A reluctant damsel

I hate being rescued.  So much so that I will postpone calling someone to rescue me until pretty much frostbite is imminent (or something approximate to that).  Um, yeah, I’m just like that.  So it was good that my company called Ed, who called me and then came to retrieve me yesterday morning.  He was totally my knight in shining armor in that moment.

Well, the other end of this was that he dropped me off at the bus stop, but there was a State of Emergency declared and the busses weren’t running.  (It took me over a half hour to find this out!)  When he dropped me, he explicitly told me that if there was no bus service I had to call him.  Which I really didn’t want to do, having already been rescued once.
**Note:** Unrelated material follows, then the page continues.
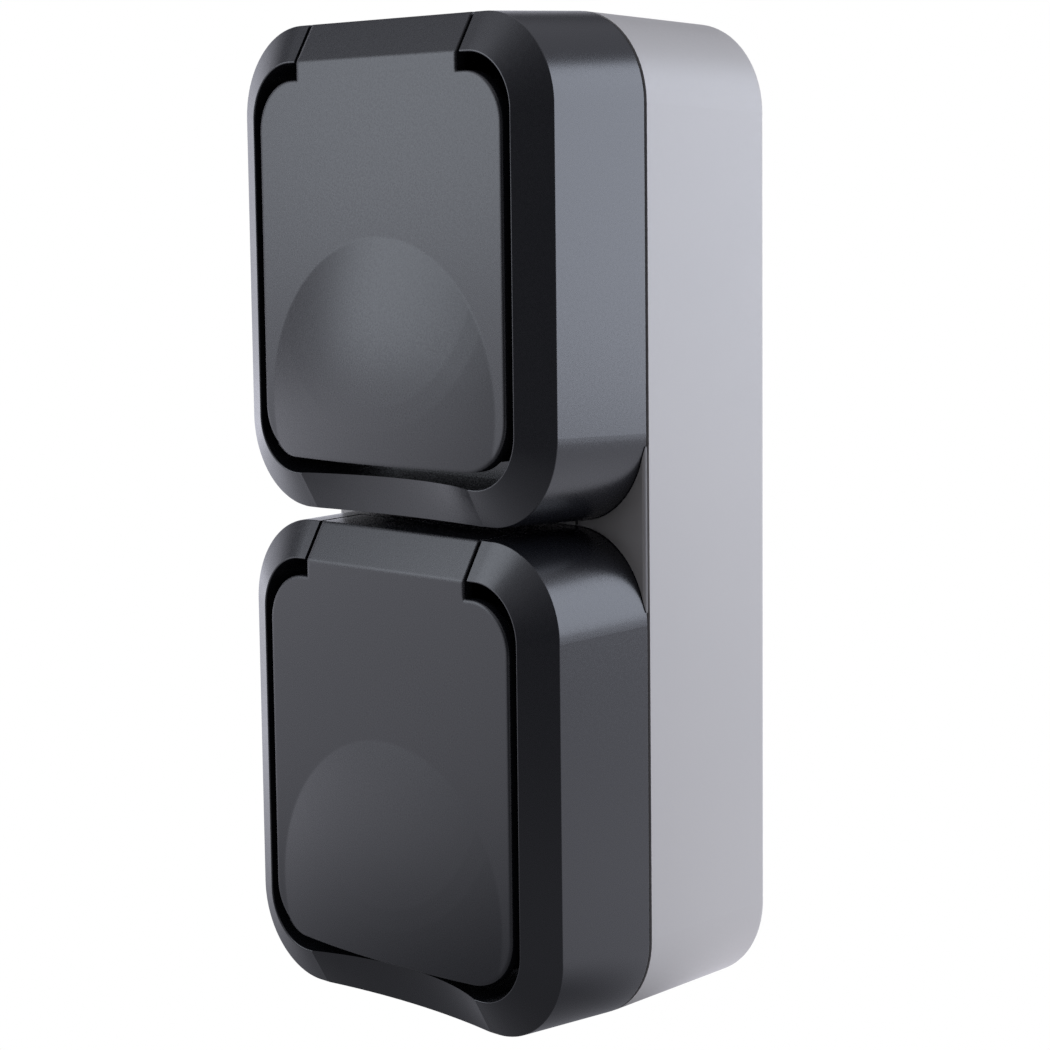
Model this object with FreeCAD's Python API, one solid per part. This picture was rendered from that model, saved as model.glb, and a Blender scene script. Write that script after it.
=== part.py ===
import FreeCAD, Part
import math
import os

# Outdoor double socket, one module above the other, in millimetres.
# X runs to the right, Y runs into the wall, Z runs up.
# The origin is the middle of the face that lies on the wall.

# Outline
# Widths and heights are taken where the box and the covers meet, and both get smaller away from there.
width = 75.0
module_height = 82.0
module_gap = 1.0
corner_radius = 15.0
box_side_taper = 0.25
box_end_taper = 1.2
cover_side_taper = 0.15
cover_top_taper = 0.7
cover_bottom_taper = 0.5

# Layers from the wall to the front
box_depth = 28.4
groove_height = 0.5
frame_thickness = 0.7
cover_depth = 23.5

# Back box
box_wall = 2.2
box_floor = 2.2
back_edge_radius = 0.8
rib_height = 8.0
entry_margin = 2.5
entry_clearance = 0.1
entry_flange = 2.0
entry_flange_height = 1.2
entry_recess = 0.3
membrane_width = 4.1
tear_ring_from_edge = 2.6
tear_ring_wire = 0.5
wall_hole_radius = 2.25
wall_hole_from_middle = 15.0
wall_hole_from_end = 11.0

# Frame under the covers, which shows as a narrow bridge between them
frame_clearance = 0.3
bridge_clearance = 0.15
spigot_clearance = 0.3
spigot_depth = 2.5
gasket_inset = 0.8
frame_opening_clearance = 2.3
frame_opening_radius = 8.0
bridge_rounding = 0.5
split_line_from_middle = 22.3
split_line_width = 0.6
split_line_depth = 0.6

# Cover with its slanted border
rim_inset = 6.3
rim_corner_radius = 9.3
bevel_depth = 3.6
edge_rounding = 0.2
cover_wall = 2.0
chamber_depth = 14.0
chamber_floor = 2.0
core_front = 8.0
core_end_from_slot = 4.4
scoop_half_width = 20.7
scoop_run_out = 3.0
scoop_rim_sag = 4.4
scoop_edge_sag = 1.8
collar_wall = 1.6
collar_length = 3.0

# Lid and the tab that it hinges on
side_gap = 1.6
shoulder_gap = 2.8
bottom_gap = 2.7
lid_corner_radius = 8.4
lid_edge_rounding = 0.4
lid_skin = 2.0
skirt_inset = 1.2
skirt_wall = 1.5
skirt_depth = 8.5
tab_width = 38.6
slot_width = 0.8
tab_reach = 12.1
dome_radius = 27.3
dome_height = 2.4
dome_above_bottom = 18.5

# Hinge
hinge_back = 5.0
hinge_down = 4.0
pin_radius = 1.0
pin_clearance = 0.05
pin_into_cover = 2.2
pin_end_play = 0.1
barrel_radius = 2.2
pocket_clearance = 0.45
spring_wire = 0.6
spring_turns = 5
spring_pitch = 1.8
spring_clearance = 0.2
spring_space = 0.4

# Socket insert
well_radius = 19.5
well_depth = 17.5
cup_wall = 2.2
cup_floor = 2.5
cup_proud = 1.0
cup_clearance = 0.3
guide_width = 5.6
guide_height = 1.4
pin_hole_radius = 2.75
pin_hole_pitch = 19.0
carrier_size = 46.0
carrier_corner = 6.0
carrier_from_floor = 3.3
carrier_post = 18.0
contact_wall = 0.9
contact_length = 11.0
contact_clearance = 0.05
contact_split = 0.8

# Earth strap
strap_width = 6.0
strap_thickness = 0.8
strap_clearance = 0.3
strap_hook_front = 13.4
strap_hook_reach = 4.6
strap_hook_drop = 5.0

# Lid seal
seal_inner_radius = 23.2
seal_width = 2.0
seal_carrier_wall = 0.8
seal_seat_depth = 1.5
seal_carrier_depth = 10.0
seal_gap = 0.2

# Screws
screw_radius = 1.6
screw_clearance = 0.1
screw_head_radius = 3.2
screw_head_height = 1.8
drive_width = 0.9
drive_depth = 0.9
drive_reach = 1.9
cover_screw_from_rim = 7.5
cover_screw_bite = 10.0
post_radius = 3.8
terminal_screw_length = 7.0
centre_screw_length = 9.0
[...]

Honestly, my inclination was to hitchhike home.  I tend to have pretty good karma with such things and, frankly, being a white woman, professionally(ish) dressed, I think I stand a pretty good change of some good samaritan picking me up and getting me home, but I was under strict instructions, so I called.  (Also, I knew that if I did hitchhike home, it would turn into a huge thing and people would yell at me for doing something that stupid and dangerous – meh – and I don’t like it when people yell at me.)

"Help!  Help!  I’m trapped in a tower and I’ve cut off all my hair."  I figure I’m best off chuckling through the most difficult, stressful, traumatic, frustrating situations.  If I can disarm myself or the others around me, I’m less apt to dwell on the negative.  And, dammit, if I’m going to wind up acting the part of a female in a fairy tale, then I’m going to run with the reference.
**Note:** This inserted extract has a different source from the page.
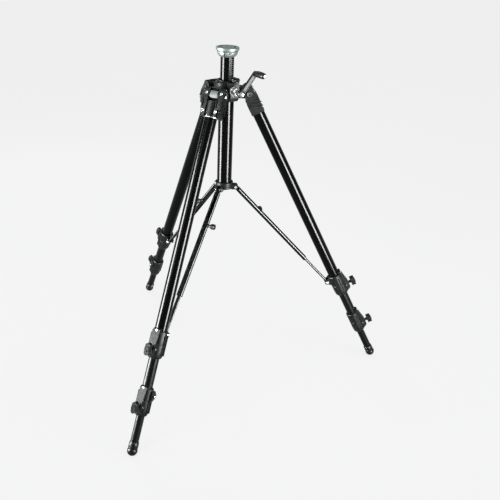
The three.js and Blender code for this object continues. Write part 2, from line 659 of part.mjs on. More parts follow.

I make a bad damsel, though.  Distress is not really my thing and I wind up pissy and ressentful at having to put myself into the debt of others (whether they see it that way or not).  I also loathe the possibility of being thought of as less-capable than I am in reality.
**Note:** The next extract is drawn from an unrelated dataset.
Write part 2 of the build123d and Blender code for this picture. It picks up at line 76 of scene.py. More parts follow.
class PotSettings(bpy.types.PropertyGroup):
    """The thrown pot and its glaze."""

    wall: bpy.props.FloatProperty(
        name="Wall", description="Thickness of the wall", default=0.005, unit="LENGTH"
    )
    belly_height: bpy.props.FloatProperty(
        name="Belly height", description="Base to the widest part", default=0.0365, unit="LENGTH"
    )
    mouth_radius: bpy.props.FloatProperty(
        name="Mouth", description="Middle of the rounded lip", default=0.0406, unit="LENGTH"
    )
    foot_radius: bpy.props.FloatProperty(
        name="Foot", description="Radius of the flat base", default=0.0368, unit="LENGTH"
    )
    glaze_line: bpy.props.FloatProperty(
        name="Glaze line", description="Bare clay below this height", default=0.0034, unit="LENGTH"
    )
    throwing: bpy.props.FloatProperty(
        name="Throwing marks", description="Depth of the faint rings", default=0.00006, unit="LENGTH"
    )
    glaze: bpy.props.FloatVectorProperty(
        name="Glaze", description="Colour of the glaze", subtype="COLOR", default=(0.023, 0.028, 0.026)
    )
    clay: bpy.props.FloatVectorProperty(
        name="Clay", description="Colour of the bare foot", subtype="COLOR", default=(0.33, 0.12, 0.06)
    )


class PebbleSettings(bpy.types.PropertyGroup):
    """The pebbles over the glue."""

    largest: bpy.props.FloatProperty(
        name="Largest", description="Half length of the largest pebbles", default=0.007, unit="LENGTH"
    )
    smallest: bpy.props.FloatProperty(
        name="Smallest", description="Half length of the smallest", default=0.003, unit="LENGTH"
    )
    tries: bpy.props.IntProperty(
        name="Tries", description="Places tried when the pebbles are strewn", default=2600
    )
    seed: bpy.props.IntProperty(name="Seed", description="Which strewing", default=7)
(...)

It’s not like I even did anything stupid to get myself into those situations – this time.  I suppose the worst thing that I did was go to work that morning (and, considering I was, literally, the ONLY person in my building, maybe it was a little stupid).  There’s no actual blame here, which is obnoxious.  I can’t blame myself, really, nor can I blame any other person.  It’s all the fault of the snow.

So I got rescued and made it home safe and adventured.  The day was quite memorable, further cementing that, yes, I already do know what "Be careful what you wish for" means, and I didn’t ask for it, I was merely making mention.  Maybe I should just *always* knock on wood, just in case.